The older son is no better. He too thinks that he is entitled to something because of his hard work and loyalty. He forgets that true love is unmerited – love does not have a price tag to be bought nor can you earn it. Instead of recognising his father’s love and generosity and that everything the father possesses is already his, the elder son only has resentment in his heart, resentment born once again from a skewed sense of entitlement. Once again, the father shows mercy to the older boy as he did to the younger one. Both are undeserving of his love, and yet not a harsh word from the father for the both of them.

As I had pointed out earlier, the remarkable thing about this parable is that it says nothing about the role of Jesus. He is definitely not to be identified with either the elder son nor the younger boy. All of us can identify with either one of them or perhaps even both, at some time or another. The emphasis of the whole story is the father, who gives us a glimpse of how much our Heavenly Father loves us and seeks to reconcile sinners to Himself. But our Lord is present in a special way – He is present in the telling of the story - He is the Word that reports this reconciliation.

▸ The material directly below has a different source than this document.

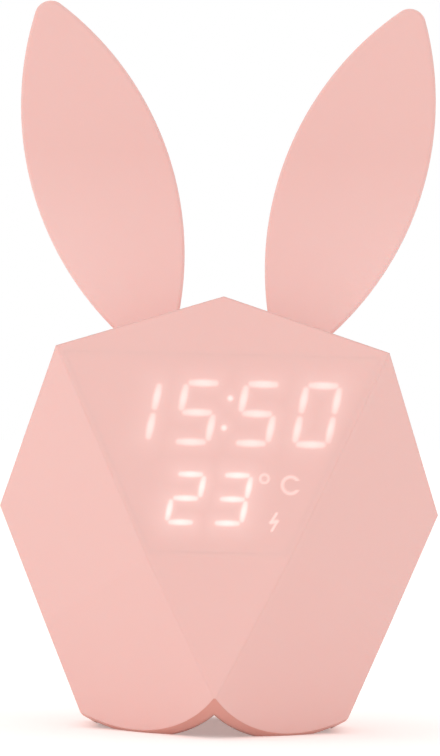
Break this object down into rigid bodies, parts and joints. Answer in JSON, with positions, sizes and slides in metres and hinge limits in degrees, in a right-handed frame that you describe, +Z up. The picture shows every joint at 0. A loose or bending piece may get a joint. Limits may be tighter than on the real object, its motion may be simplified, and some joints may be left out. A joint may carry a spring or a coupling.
{
  "type": "alarm clock",
  "caption": "Faceted bedside alarm clock with two leaf-shaped ears, hidden lit digits, night light, rear push keys and a rear slide switch.",
  "frame": {"origin": "on the table under the middle of the body, on the parting plane of the two shells", "axes": "+Z up, front face with the digits towards -Y, +X to the viewer's right when looking at the front"},
  "size_m": [0.106, 0.0932, 0.1778],
  "materials": {
    "shell_pink": "soft satin, slightly translucent",
    "key_white": "satin",
    "screw_steel": "zinc plated",
    "foam": "adhesive foam",
    "battery_wrap": "silver laminate",
    "board_green": "solder mask",
    "lamp_white": "clear resin",
    "film_milky": "frosted",
    "mask_white": "moulded reflector",
    "switch_black": "moulded",
    "plunger_black": "moulded",
    "socket_steel": "nickel plated",
    "gasket_rubber": "foam ring",
    "speaker_steel": "painted",
    "cone_paper": "pressed film",
    "magnet_steel": "nickel plated"
  },
  "bodies": {
    "root": {"front_shell": "shell_pink", "rear_shell": "shell_pink", "left_ear": "shell_pink", "right_ear": "shell_pink", "bottom_cover": "shell_pink", "shell_screws": "screw_steel", "bottom_screws": "screw_steel", "light_board_screws": "screw_steel", "display_screws": "screw_steel", "main_board_screws": "screw_steel", "speaker_screws": "screw_steel", "battery_pad": "foam", "battery_pack": "battery_wrap", "light_board": "board_green", "display_board": "board_green", "main_board": "board_green", "light_lamps": "lamp_white", "segment_lamps": "lamp_white", "diffuser_film": "film_milky", "segment_mask": "mask_white", "time_set_switch": "switch_black", "down_switch": "switch_black", "up_switch": "switch_black", "light_switch": "switch_black", "power_switch_case": "switch_black", "socket_tongue": "switch_black", "socket_sleeve": "socket_steel", "speaker_gasket": "gasket_rubber", "speaker_basket": "speaker_steel", "speaker_clamp": "speaker_steel", "speaker_cone": "cone_paper", "speaker_magnet": "magnet_steel"},
    "time_set_key": {"time_set_key": "key_white", "time_set_plunger": "plunger_black"},
    "down_key": {"down_key": "key_white", "down_plunger": "plunger_black"},
    "up_key": {"up_key": "key_white", "up_plunger": "plunger_black"},
    "light_key": {"light_key": "key_white", "light_plunger": "plunger_black"},
    "power_knob": {"power_knob": "key_white"}
  },
  "joints": [
    {"name": "time_set_press", "type": "slide", "parent": "root", "child": "time_set_key", "axis": [0, -1, 0], "range_m": [0, 0.0008], "stiffness_N_per_m": 1500},
    {"name": "down_press", "type": "slide", "parent": "root", "child": "down_key", "axis": [0, -1, 0], "range_m": [0, 0.0008], "stiffness_N_per_m": 1500},
    {"name": "up_press", "type": "slide", "parent": "root", "child": "up_key", "axis": [0, -1, 0], "range_m": [0, 0.0008], "stiffness_N_per_m": 1500},
    {"name": "light_press", "type": "slide", "parent": "root", "child": "light_key", "axis": [0, -1, 0], "range_m": [0, 0.0008], "stiffness_N_per_m": 1500},
    {"name": "power_slide", "type": "slide", "parent": "root", "child": "power_knob", "axis": [1, 0, 0], "range_m": [0, 0.002]}
  ]
}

He is the judgment which the father passes - the son who is lost is now found, the one who died is now alive again. Jesus is the Word through which God establishes His eternal reconciliation with the world.

This is what St Paul attempts to tell us in the second reading: “It was God who reconciled us to himself through Christ and gave us the work of handing on this reconciliation. In other words, God in Christ was reconciling the world to himself, not holding men’s faults against them, and he has entrusted to us the news that they are reconciled.” The work of reconciliation is accomplished through Christ, and never apart from Him. Not by bypassing Him, but “through Christ” and “in Christ” does the Father reconcile us to Himself. For it is Christ who came to seek the lost until they are found, and it is Christ who died for us so that we may live. As St Paul beautifully explains: “For our sake God made the sinless one into sin, so that in him we might become the goodness of God.”


We’ve heard the parable of the Prodigal Son, and we have witnessed the astounding love of the father. But how do we make sense of this? There is one verse in the Sermon on the Plain that gives clarity to this parable: “Be compassionate as your Father is compassionate” (Luke 6:36). In commenting on this verse, Pope Francis asserts that “Mercy is the very heart of God!” This is the heart of the father in the parable. He accepted both of his sons, though he did not agree with what they did. He loved them completely, showing understanding, acceptance, and most of all, a divine forgiveness. His heart was completely open.


God’s mercy always gives us a second chance to encounter His Son Jesus Christ and to believe in Him. No matter how skeptical or doubtful we may be; no matter how far we have strayed from the experience of communion with Christ, in and through His Church; and no matter how seriously we have sinned, Jesus always reaches out to us with open arms. He embraces us and invites us to experience His friendship and His forgiveness. Nothing we have ever done could keep us out of the heart of our loving and all-forgiving God. Just as how the father welcomes back the prodigal son, we see the action of our Lord Jesus mysteriously hidden within the action of the father. Our Lord Jesus is the embrace of the Heavenly Father for fallen humanity as He stretched out His hands on the cross; He is the Bridegroom who weds His bride by placing a gold ring upon her finger; He is the sandal on our feet that makes our journey light; He is the fatted calf, the Lamb of God, sacrificed for our redemption. Yes, our Lord Jesus Christ is present in this tale of forgiveness, mercy and love. He is, as Pope Francis tells us, the face of the Father’s mercy.